• PROVIDED MATERIAL
[BEGIN]

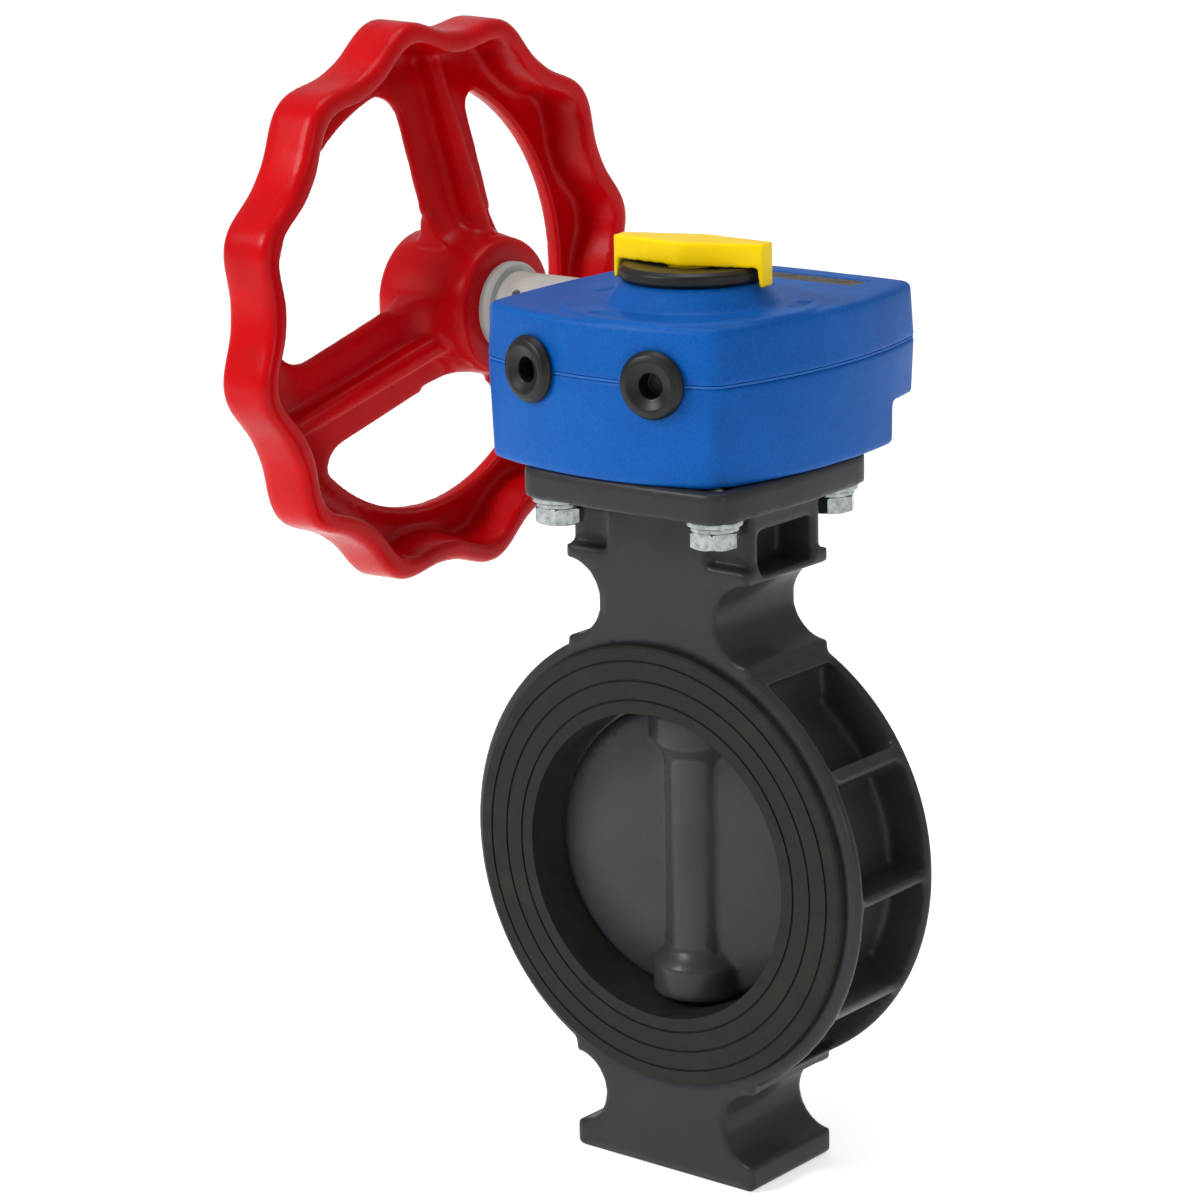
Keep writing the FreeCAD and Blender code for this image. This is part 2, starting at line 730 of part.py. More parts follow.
def make_gasket():
    """Thin seal in the seam that follows the wall and the bosses."""
    seam = seam_z - gasket_h / 2
    outer = Part.Face(shell_outline(0.3, seam)).extrude(Vector(0, 0, gasket_h))
    inner = Part.Face(shell_outline(box_wall - 0.3, seam)).extrude(Vector(0, 0, gasket_h))
    ring = outer.cut(inner)
    tools = shaft_tools()
    for side in (-1, 1):
        tools.extend(stop_tools(side))
        point, inward = grommet_frame(side)
        tools.append(along(point, inward, -6, 6 + box_wall + 3, grommet_neck_r + 2))
    tools.append(cyl(19, box_left - 8, shaft_y, shaft_z, 20, X))
    pads = []
    for x, y, seat in cover_sites:
        pad = cyl(cover_head_r + cover_boss_wall, x, y, seam, gasket_h)
        pads.append(pad.common(outer).cut(cyl(gear_tip_r + 1.5, 0, 0, seam - 1, 3)))
        tools.append(cyl(cover_screw_r + 0.3, x, y, seam - 1, 4))
    ring = fuse([ring] + pads)
    shape = cut(ring, tools)
    return Part.makeCompound(shape.Solids)


def make_nameplate():
    """Blank plate in the recess behind the dial."""
    gap = 0.15
    return box(plate_x[0] + gap, plate_x[1] - gap, plate_y[0] + gap, plate_y[1] - gap,
               box_top - plate_recess, box_top - plate_recess + nameplate_h)


def make_cover_screw(index):
    """Socket head screw from below."""
    x, y, seat = cover_sites[index]
    head = cyl(cover_head_r, x, y, seat, cover_head_h)
    shank = cyl(cover_screw_r, x, y, seat + cover_head_h - 0.5, cover_screw_end - seat - cover_head_h + 0.5)
    screw = fuse([head, shank])
    socket = hexagon(4.5, x, y, seat - 1, 3.6)
    return solid_of(screw.cut(socket))


def make_grommet(side):
    """Rubber grommet with a rounded outer lip and a closed membrane."""
    point, inward = grommet_frame(side)
    lip = grommet_proud
    hole = grommet_hole_r
    points = [(hole + 1.2, -lip + 0.9), (hole + 3.0, -lip), (hole + 5.6, -lip + 0.3),
              (hole + 7.6, -lip + 1.5), (grommet_r, -lip + 3.2), (grommet_r - 0.5, -0.1),
              (grommet_neck_r - 0.02, -0.05),
              (grommet_neck_r - 0.02, box_wall), (grommet_bead_r - 0.05, box_wall + 0.4),
              (grommet_bead_r - 0.2, grommet_depth), (hole, grommet_depth), (hole, -lip + 2.2)]
    profile = [Vector(radius, 0, depth) for radius, depth in points]
    grommet = turned(profile, Vector(0, 0, 0), Z)
    grommet.rotate(Vector(0, 0, 0), X, -90)
    grommet.rotate(Vector(0, 0, 0), Z, math.degrees(math.atan2(-inward.x, inward.y)))
    grommet.translate(point)
    return solid_of(grommet)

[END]

Output all of the material exactly as written.

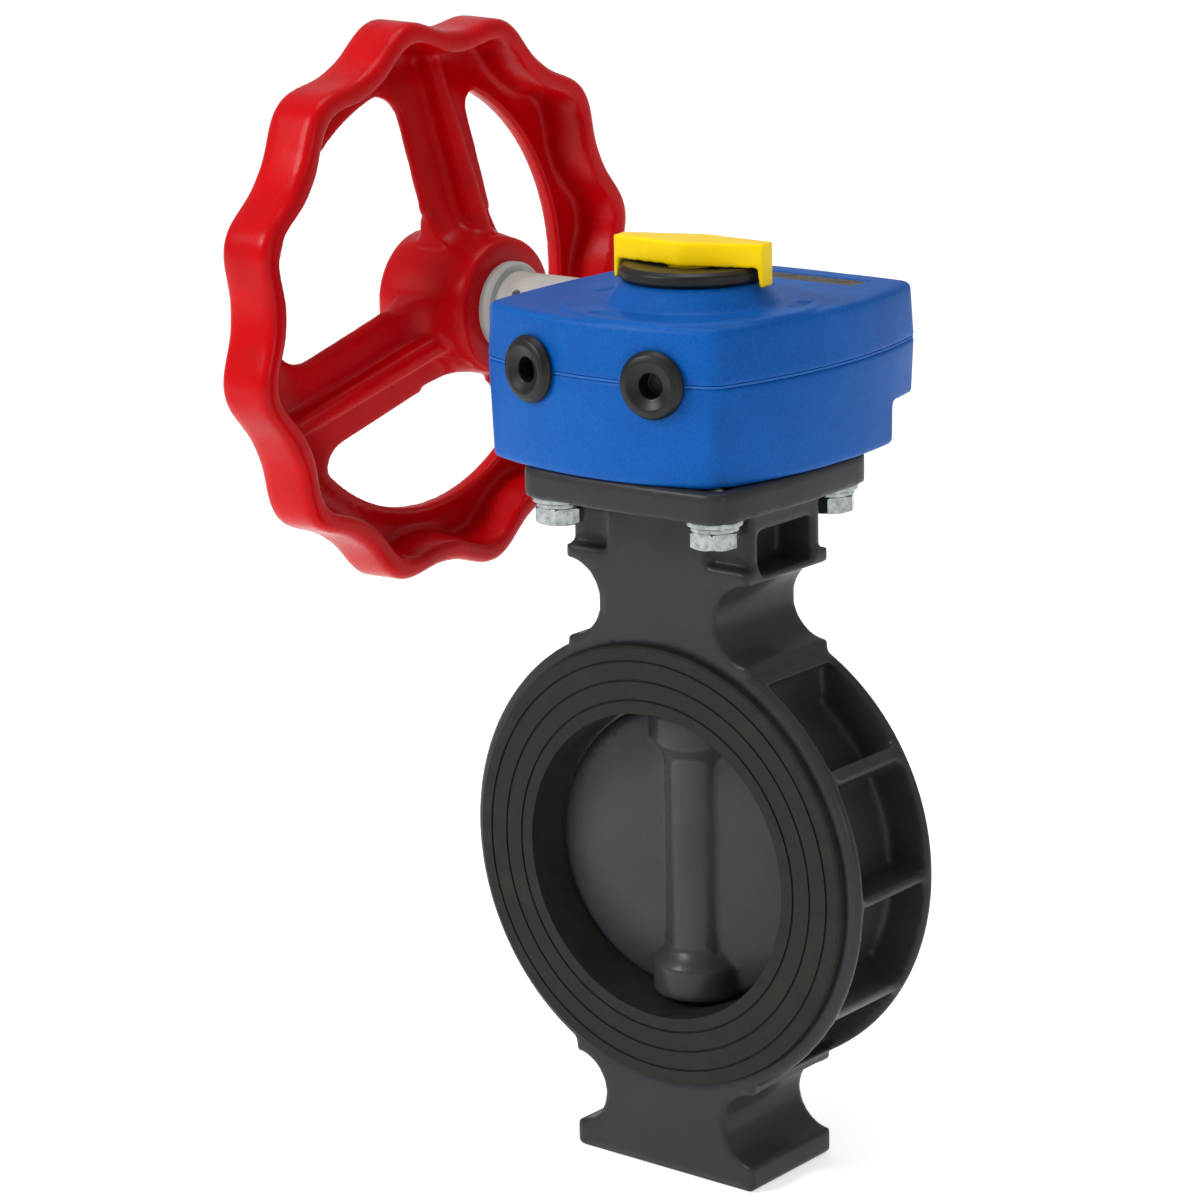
Keep writing the FreeCAD and Blender code for this image. This is part 2, starting at line 730 of part.py. More parts follow.
def make_gasket():
    """Thin seal in the seam that follows the wall and the bosses."""
    seam = seam_z - gasket_h / 2
    outer = Part.Face(shell_outline(0.3, seam)).extrude(Vector(0, 0, gasket_h))
    inner = Part.Face(shell_outline(box_wall - 0.3, seam)).extrude(Vector(0, 0, gasket_h))
    ring = outer.cut(inner)
    tools = shaft_tools()
    for side in (-1, 1):
        tools.extend(stop_tools(side))
        point, inward = grommet_frame(side)
        tools.append(along(point, inward, -6, 6 + box_wall + 3, grommet_neck_r + 2))
    tools.append(cyl(19, box_left - 8, shaft_y, shaft_z, 20, X))
    pads = []
    for x, y, seat in cover_sites:
        pad = cyl(cover_head_r + cover_boss_wall, x, y, seam, gasket_h)
        pads.append(pad.common(outer).cut(cyl(gear_tip_r + 1.5, 0, 0, seam - 1, 3)))
        tools.append(cyl(cover_screw_r + 0.3, x, y, seam - 1, 4))
    ring = fuse([ring] + pads)
    shape = cut(ring, tools)
    return Part.makeCompound(shape.Solids)


def make_nameplate():
    """Blank plate in the recess behind the dial."""
    gap = 0.15
    return box(plate_x[0] + gap, plate_x[1] - gap, plate_y[0] + gap, plate_y[1] - gap,
               box_top - plate_recess, box_top - plate_recess + nameplate_h)


def make_cover_screw(index):
    """Socket head screw from below."""
    x, y, seat = cover_sites[index]
    head = cyl(cover_head_r, x, y, seat, cover_head_h)
    shank = cyl(cover_screw_r, x, y, seat + cover_head_h - 0.5, cover_screw_end - seat - cover_head_h + 0.5)
    screw = fuse([head, shank])
    socket = hexagon(4.5, x, y, seat - 1, 3.6)
    return solid_of(screw.cut(socket))


def make_grommet(side):
    """Rubber grommet with a rounded outer lip and a closed membrane."""
    point, inward = grommet_frame(side)
    lip = grommet_proud
    hole = grommet_hole_r
    points = [(hole + 1.2, -lip + 0.9), (hole + 3.0, -lip), (hole + 5.6, -lip + 0.3),
              (hole + 7.6, -lip + 1.5), (grommet_r, -lip + 3.2), (grommet_r - 0.5, -0.1),
              (grommet_neck_r - 0.02, -0.05),
              (grommet_neck_r - 0.02, box_wall), (grommet_bead_r - 0.05, box_wall + 0.4),
              (grommet_bead_r - 0.2, grommet_depth), (hole, grommet_depth), (hole, -lip + 2.2)]
    profile = [Vector(radius, 0, depth) for radius, depth in points]
    grommet = turned(profile, Vector(0, 0, 0), Z)
    grommet.rotate(Vector(0, 0, 0), X, -90)
    grommet.rotate(Vector(0, 0, 0), Z, math.degrees(math.atan2(-inward.x, inward.y)))
    grommet.translate(point)
    return solid_of(grommet)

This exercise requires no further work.